Colorectal cancer is considered a systemic disease. However, hepatic involvement is a crucial disease parameter, since liver metastases occur in more than 70% of patients and the disease course is largely determined by the extent of hepatic involvement (otherwise the residual functional hepatic reserve). Consequently, it is not surprising, that local therapy for macroscopic hepatic disease may extend beyond palliation for selected patients, resulting in delayed progression or death. Survival estimates were in favor of thermal destruction and suggested a marginal benefit. Ablation therapies have become increasingly popular due to their less invasive nature. Ablation modalities vary and include cryoablation, ethanol ablation, laser ablation, RF ablation, MW ablation and irreversible electroporation. MW is the most recent evolution in ablation procedures and uses microwave energy for tumor destruction.
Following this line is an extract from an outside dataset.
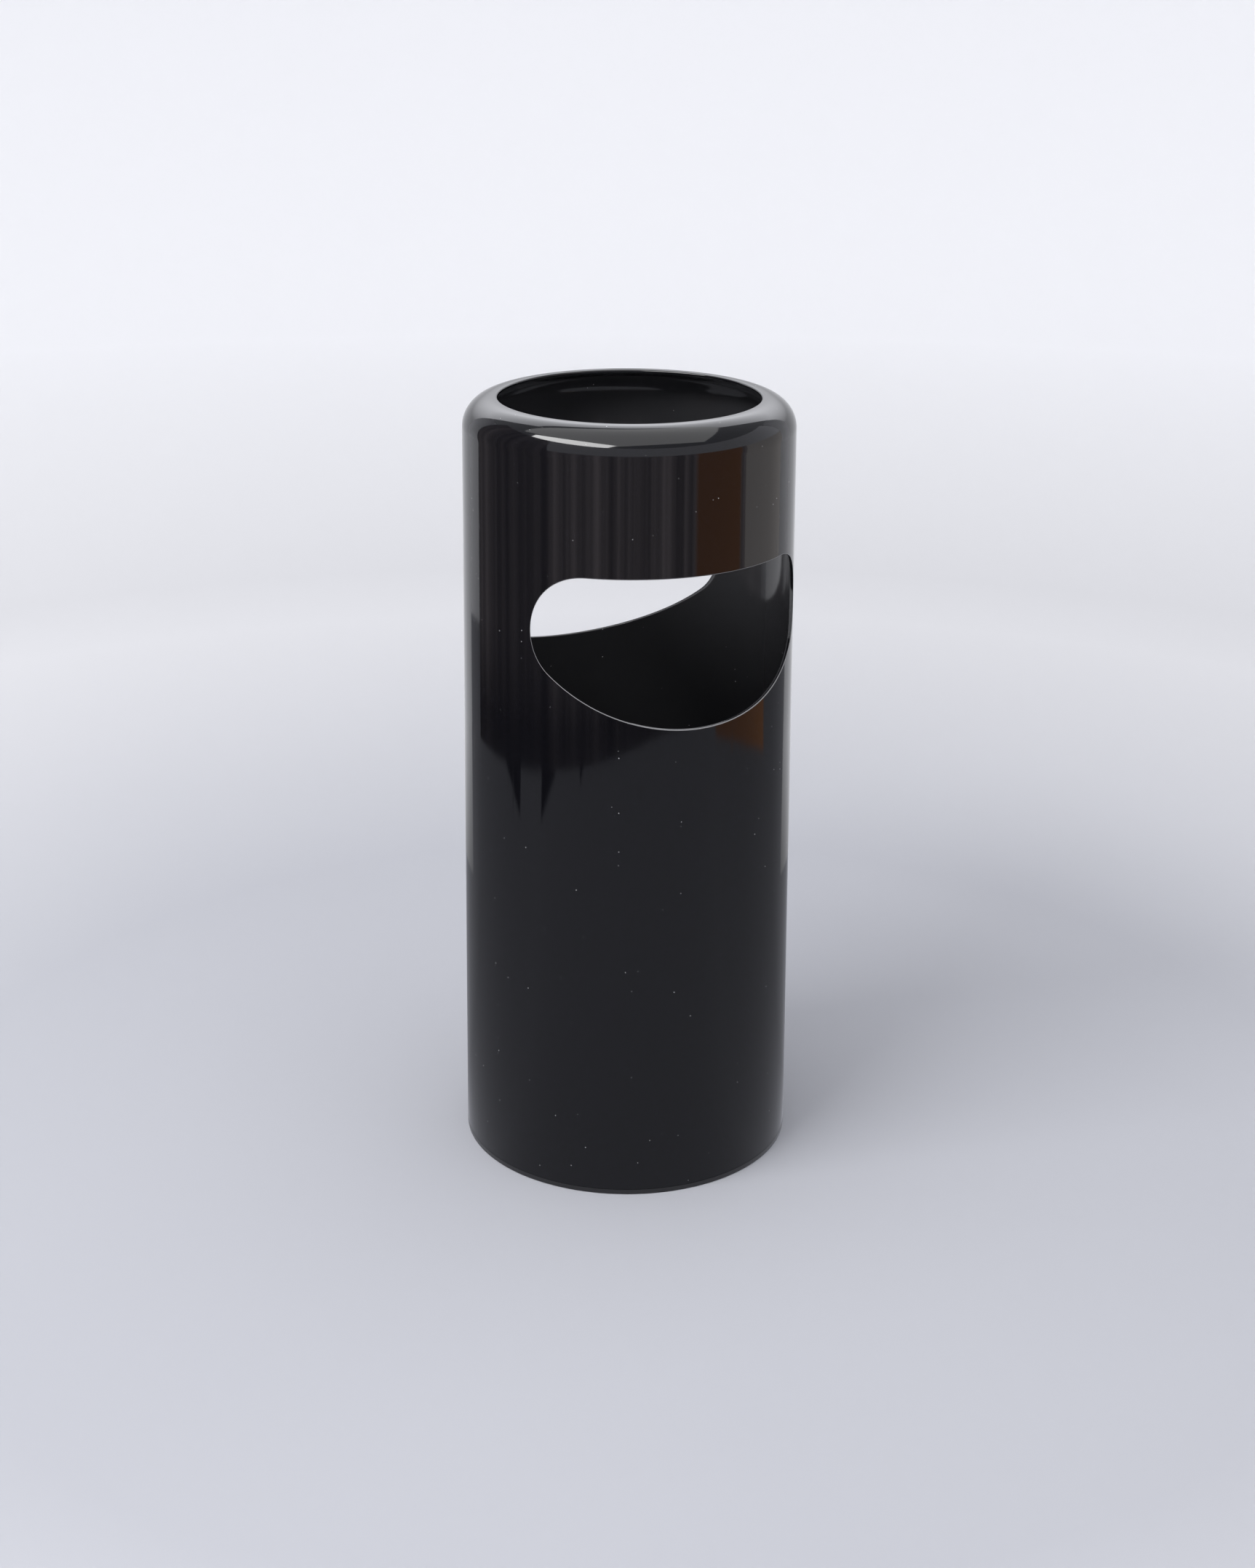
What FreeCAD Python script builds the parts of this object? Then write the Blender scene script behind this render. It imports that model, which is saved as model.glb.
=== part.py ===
import FreeCAD, Part
import math
import os

from FreeCAD import Vector

# Cylindrical umbrella stand, in millimetres. Z points up, the origin is the centre of the circle
# that the feet stand on, and the two hand windows face -Y and +Y.

# Shell
HEIGHT = 500.0
FOOT_RADIUS = 108.5
WALL = 2.5
DRAFT = math.radians(0.605)
RIM_RADIUS = 18.6
MOUTH_RADIUS = 81.4

# Hand windows, measured along the outside of the wall
WINDOW_TOP = 411.45
WINDOW_BOTTOM = 316.45
WINDOW_HALF_WIDTH = 106.7
WINDOW_UPPER_RADIUS = 36.8
WINDOW_LOWER_RADIUS = 32.2
WINDOW_WALL_RADIUS = 104.6
POINTS_PER_ARC = 9
CUTTER_LENGTH = 120.0

# Base
FLANGE_RADIUS = 108.5
FLANGE_BOTTOM = 0.3
FLANGE_THICKNESS = 3.1
FLANGE_INNER_RADIUS = 84.0
SPIGOT_RADIUS = 105.4
SPIGOT_TOP = 27.0
FLOOR_BOTTOM = 20.0
FLOOR_THICKNESS = 2.5
BASE_WALL = 2.4
SNAP_HEIGHT = 14.0
SNAP_HALF_HEIGHT = 1.2
SNAP_DEPTH = 0.9
SNAP_CLEARANCE = 0.3
OUTER_RIB_COUNT = 16
INNER_RIB_COUNT = 8
RIB_THICKNESS = 2.0
HUB_RADIUS = 10.0
TRAY_RING_RADIUS = 74.0
TRAY_RING_THICKNESS = 1.6
TRAY_RING_HEIGHT = 3.0

# Ballast plate and its screws
PLATE_RADIUS = 80.0
PLATE_THICKNESS = 6.0
PLATE_BOTTOM = 6.0
SCREW_COUNT = 4
SCREW_CIRCLE_RADIUS = 55.0
SCREW_RADIUS = 1.6
SCREW_LENGTH = 12.0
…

In cases of colorectal hepatic metastases, “the rule of five” is usually followed (less than 5 lesions, less than 5cm in diameter)  as an indication for ablation. Our results are remarkably consistent with previous studies that applied the same rule: Jones R. and Tang J reported a 5-years survival of 17, 16 and 23%  reported a median survival of 31 months in 122 patients. Our survival estimates after combination of Cryo, RFA and liver resection (18,6 months) were in line with these observations. Cryo destruction in connection with RFA, liver resection and adjuvant chemotherapy improve survival rate compared with RFA and Cryo only (11,0; 12,0 month). It is necessary to apply a multidisciplinary approach in the treatment of such patients
The technology and techniques used for ablation to treat liver metastases of CLM have continued to evolve in the past several decades and now include thermal methods, such as radiofrequency ablation and cryo destruction. Although it is commonly performed in conjunction with systemic therapy or other liver-directed treatment, ablation may offer a survival benefit for patients with metastatic disease in the liver. Methods of local thermal destruction in case of unresectable CLM could greatly improve the quality of life of patients, primarily by reducing pain. It is necessary to apply a multidisciplinary approach in the treatment of such patients. This is particularly true for small lesions not located adjacent to biliary or vascular structures. Cryo destruction in connection with RFA, liver resection and adjuvant chemotherapy lead to improve in survival rates. Further development of techniques to enhance ablation and study ablative methods as part of multimodality treatment may help patients achieve survival rates that approach those of surgical resection, the current treatment of choice.